Bellevue Man pleads not guilty after confessing to killing wife with hatchet | UPDATE

A 71-year-old Bellevue man confessed to murdering his wife with a hatchet in their Lake Hills neighborhood home on Wednesday.

UPDATE | A 71-year-old Bellevue man pleaded not guilty to murder charges Tuesday after he confessed to killing his wife with a hatchet last month.

Prosecutors say that James W. Schumacher killed his wife Jean sometime between March 19 and 21. He intended to flee the area before eventually turning himself in.

Schumacher will next be in court April 25, for a case setting hearing.

Original story is below

Prosecutors filed first-degree murder charges against a 71-year-old man who confessed to killing his wife with a hatchet last week.

James W. Schumacher turned himself in to Bellevue police at City Hall Friday afternoon, two days after the incident took place.

Schumacher will be arraigned April 10 at 8:30 a.m. at the King County Courthouse. Prosecutors asked that his $1 million bail be doubled.

After his confession, police drove to the Lake Hills home located at the 100 block of 159 Avenue Southeast where a deceased 71-year-old female, Schumacher’s wife Jean, was found.

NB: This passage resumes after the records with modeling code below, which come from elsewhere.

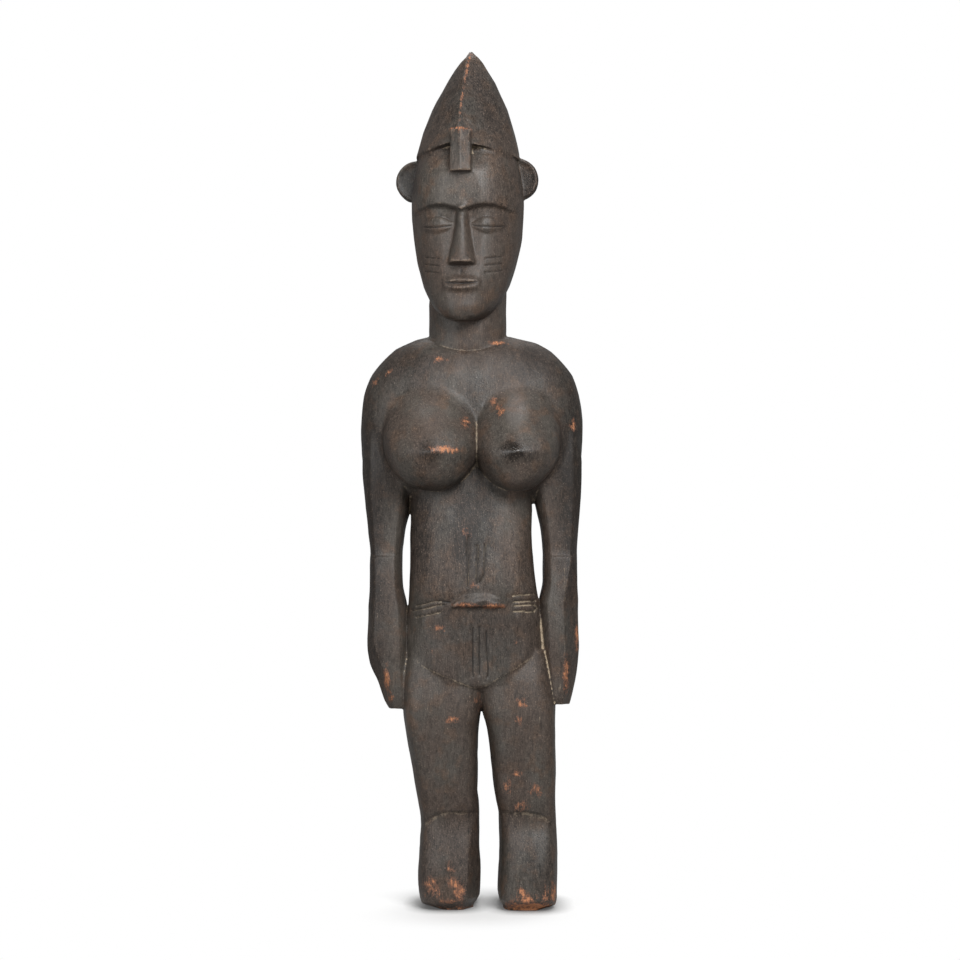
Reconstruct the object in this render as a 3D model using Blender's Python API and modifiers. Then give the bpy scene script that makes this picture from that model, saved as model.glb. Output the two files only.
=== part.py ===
"""A standing female figure carved from one log: high pointed coiffure with a lock on the brow,
disc ears, full breasts, arms that hang free at the waist and press on the thighs, worn leg stumps.

Metres, +Z up. The figure faces -Y. Proportions are written in millimetres of a figure 855 mm tall,
and MM turns them into metres, so the whole carving follows FIGURE_HEIGHT.
"""

import math

import bpy
import numpy as np
from mathutils import Matrix

FIGURE_HEIGHT = 0.855
MM = FIGURE_HEIGHT / 855

# Levels above the ground at which the forms begin, end or are widest.
NAVEL_LEVEL = 308 * MM
ELBOW_LEVEL = 350 * MM
ARMPIT_LEVEL = 401 * MM
CHEST_LEVEL = 465 * MM
SHOULDER_TOP_LEVEL = 571 * MM
CHIN_LEVEL = 583 * MM
LEFT_EAR_LEVEL = 725 * MM
RIGHT_EAR_LEVEL = 726.5 * MM
BRIM_LEVEL = 745 * MM

# The body.
SHOULDER_WIDTH = 222 * MM
CHEST_DEPTH = 100 * MM
CHEST_MIDDLE = 3 * MM
NECK_WIDTH = 77 * MM
NECK_DEPTH = 70 * MM
NECK_OFFSET = -4 * MM
BODY_AXIS = 6 * MM
BACK_GROOVE = 3 * MM
KNEE_LEVEL = 98 * MM
KNEE_DROP = 13 * MM
KNEE_LEDGE = 3 * MM
NAVEL_RIDGE = 6.5 * MM
NAVEL_OFFSET = 6.5 * MM
NAVEL_HALF_WIDTH = 26 * MM
APRON_STEP = 2.4 * MM
APRON_POINT_LEVEL = 220 * MM
APRON_RISE = 36 * MM
FOREARM_STEP = 2 * MM
LEFT_EDGE_LOW, LEFT_EDGE_HIGH = 225 * MM, 275 * MM
RIGHT_EDGE_LOW, RIGHT_EDGE_HIGH = 300 * MM, 352 * MM

# The breasts.
LEFT_BREAST_WIDTH = 98 * MM
RIGHT_BREAST_WIDTH = 88 * MM
BREAST_OVERLAP = 5 * MM
BREAST_HEIGHT = 104 * MM
BREAST_SEAT = 36 * MM
BREAST_REACH = 52 * MM
BREAST_DROOP = 16 * MM
BREAST_LEVEL = 469 * MM
CLEFT = 5 * MM
BREAST_FILLET = 16 * MM
NIPPLE_REACH = 2.4 * MM
NIPPLE_RADIUS = 6 * MM

# The buttocks.
BUTTOCK_RADII = (39 * MM, 34 * MM, 52 * MM)
BUTTOCK_SPACING = 66 * MM
BUTTOCK_LEVEL = 243 * MM
BUTTOCK_DEPTH = 34 * MM

# The head, turned a little to its right.
HEAD_TURN = math.radians(-6)
EAR_RADIUS = 21 * MM
EAR_THICKNESS = 15 * MM
LEFT_EAR_OFFSET = -52.5 * MM
RIGHT_EAR_OFFSET = 49.5 * MM
EAR_DEPTH = 8 * MM
BRIM_RISE = 12 * MM
BRIM_DROP = 45 * MM
CREST_FRONT = 67 * MM
CREST_BACK = 70 * MM
CREST_HALF_WIDTH = 51.5 * MM
CREST_ARC_RADIUS = 245 * MM
TIP_LEAN = 4 * MM
TIP_BLUNTNESS = 3.6 * MM
KEEL_OFFSET = 4 * MM
LOCK_WIDTH = 20 * MM
LOCK_TOP_LEVEL = 768 * MM
LOCK_END_LEVEL = 727 * MM
LOCK_FRONT = 74 * MM

# The face, on the thirds of a drawing book: hairline, brow, foot of the nose, chin.
FACE_HEIGHT = 165 * MM
BROW_SHARE = 0.66
EYE_SHARE = 0.565
NOSE_FOOT_SHARE = 0.33
MOUTH_SHARE = 0.21
EYE_SPREAD = 25 * MM
SOCKET_DEPTH = 6.5 * MM
LID_REACH = 3.4 * MM
NOSE_REACH = 15 * MM
NOSE_ROOT_HALF = 4.5 * MM
NOSE_FOOT_HALF = 12.5 * MM
MUZZLE_REACH = 3 * MM
LIP_REACH = 3.6 * MM

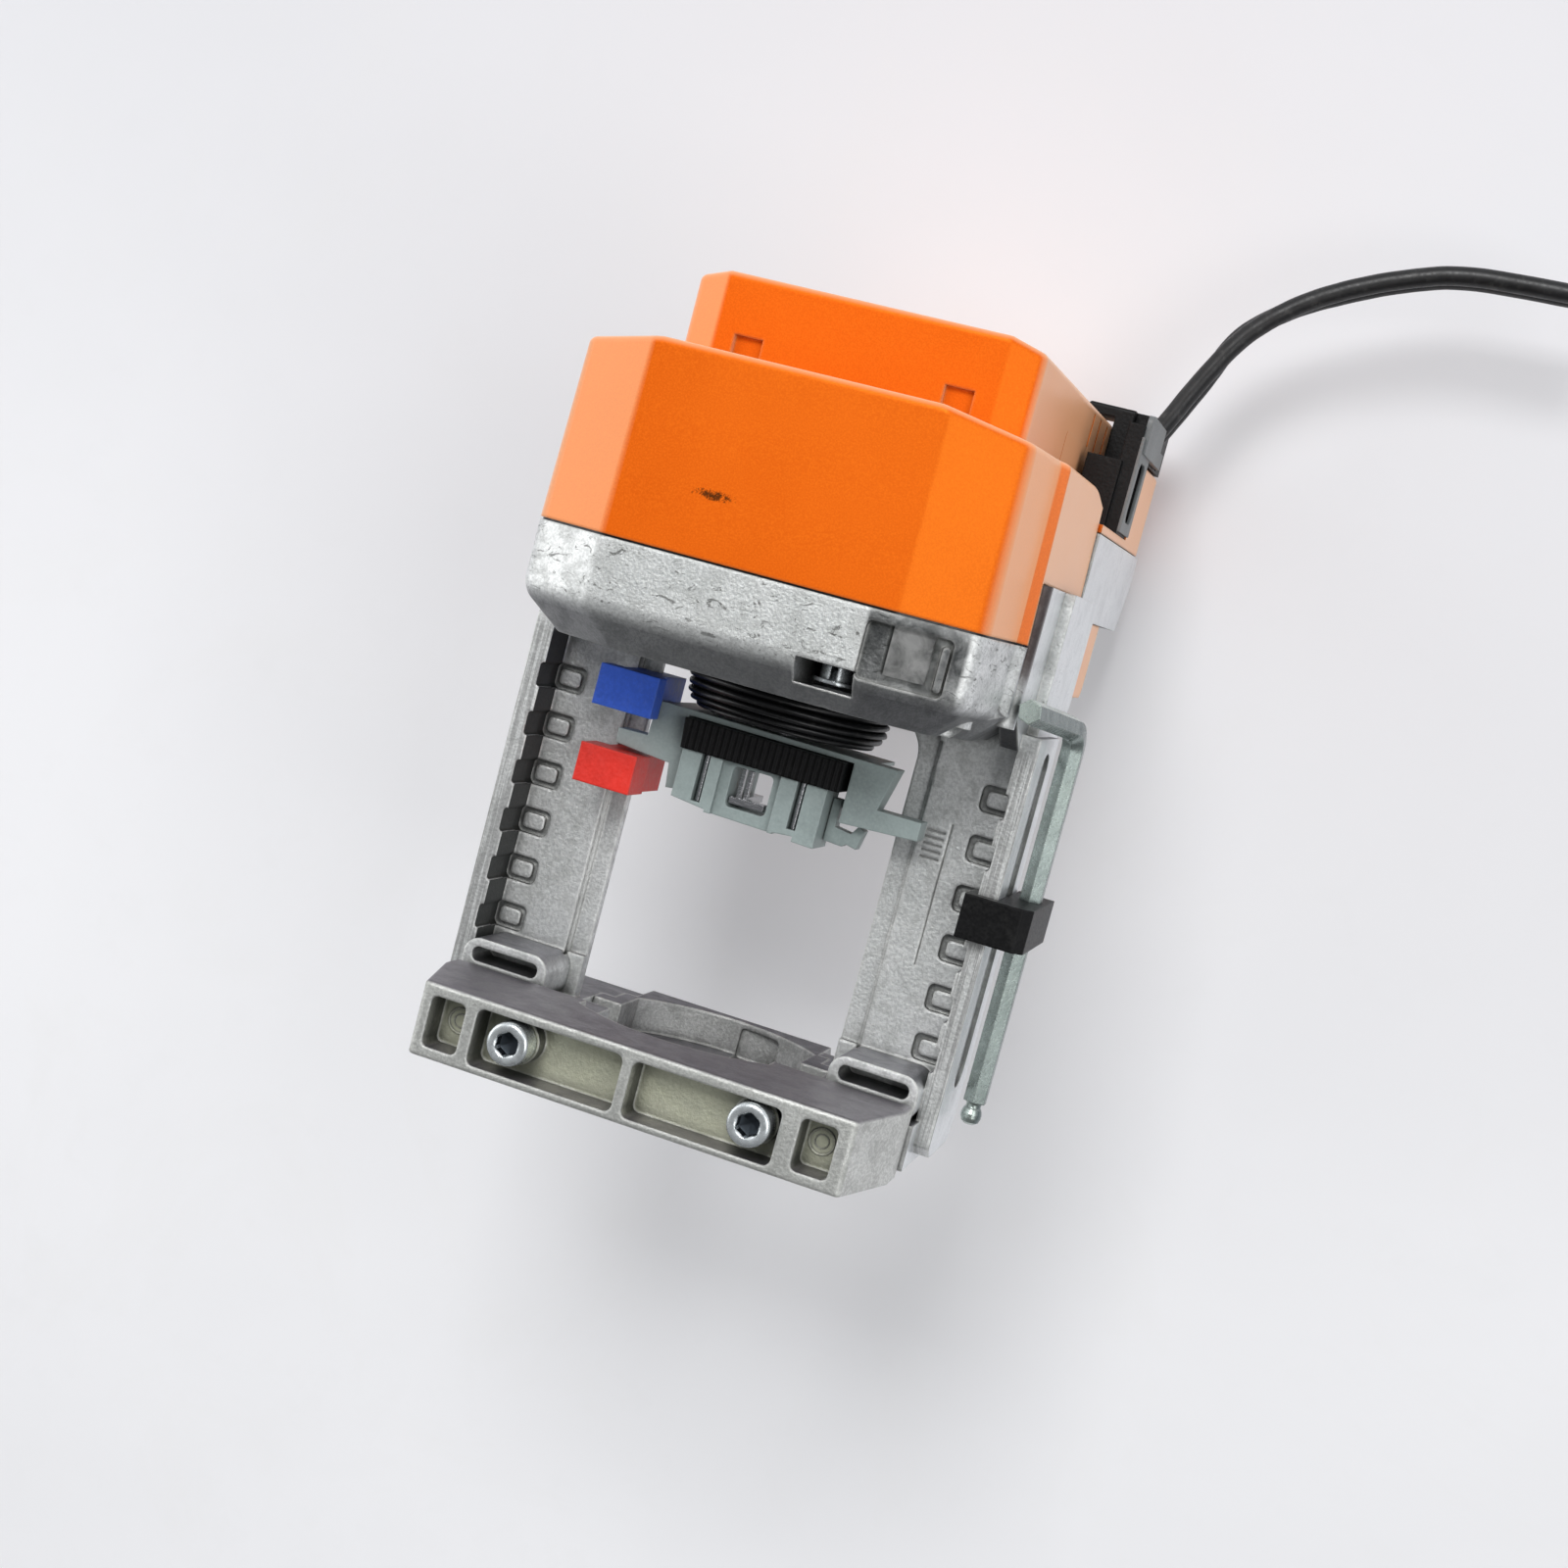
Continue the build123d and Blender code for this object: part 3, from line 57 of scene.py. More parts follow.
# ------------------------------------------------------------------ shader helper
class Material:
    """A Principled material; `color` is the base colour built up in layers by paint()."""

    INPUTS = {"roughness": "Roughness", "metallic": "Metallic", "normal": "Normal",
              "specular": "Specular IOR Level", "specular_tint": "Specular Tint",
              "coat": "Coat Weight", "coat_roughness": "Coat Roughness",
              "emission": "Emission Color", "emission_strength": "Emission Strength"}

    def __init__(self, name):
        self.material = bpy.data.materials.new(name)
        self.material.use_nodes = True
        self.tree = self.material.node_tree
        self.tree.nodes.clear()
        self.output = self.node("ShaderNodeOutputMaterial")
        self.shader = self.node("ShaderNodeBsdfPrincipled")
        self.link(self.shader.outputs[0], self.output.inputs[0])
        self.coords = self.node("ShaderNodeTexCoord").outputs["Object"]
        self.color = None

    @cached_property
    def geometry(self):
        return self.node("ShaderNodeNewGeometry").outputs

    def node(self, kind, **settings):
        node = self.tree.nodes.new(kind)
        for key, value in settings.items():
            setattr(node, key, value)
        return node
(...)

Schumacher said he killed his wife Wednesday morning in her room, before closing and locking the door. According to court documents, Schumacher and his wife got into an argument the night before, and she threatened to divorce him. She retreated to her bedroom, and locked the door.

Schumacher told detectives he stayed up all night, pacing in his separate bedroom, stewing over the argument. In the morning, he went to the garage and took a hatchet. He broke into her bedroom using a nail, according to court documents, and then hit her in the head six times while she slept. He told detectives he then placed the body under her bed, where it remained for the next two days.

Schumacher said his original intention was to scare his wife, but when he entered the room he attacked her. He hid his bloody clothes in the closet, and contemplated leaving town or committing suicide.

Schumacher said the couple had been married 46 years, and he was tired of the verbal abuse he said he was subjected to. He assaulted her in the past, and was arrested once for it. Schumacher’s wife petitioned for a restraining order in November 2010. She and her two children wrote to the court that he was abusive toward her. She told the court she feared for her life.

“Early on in the marriage, he told me that if I ever tried to leave him, he would kill me and has threatened me numerous times over these past four decades,” she wrote. “I have a deep fear of him poisoning my food with his medications or rat poison, or choking me as he once tried when he was drunk some years ago. I’ve had nightmares of him coming after me, and I’m running like in slow motion with weights on my feet and can’t run fast enough to escape him.”

Schumacher worked at Boeing and U.S. Steel for 17 years each.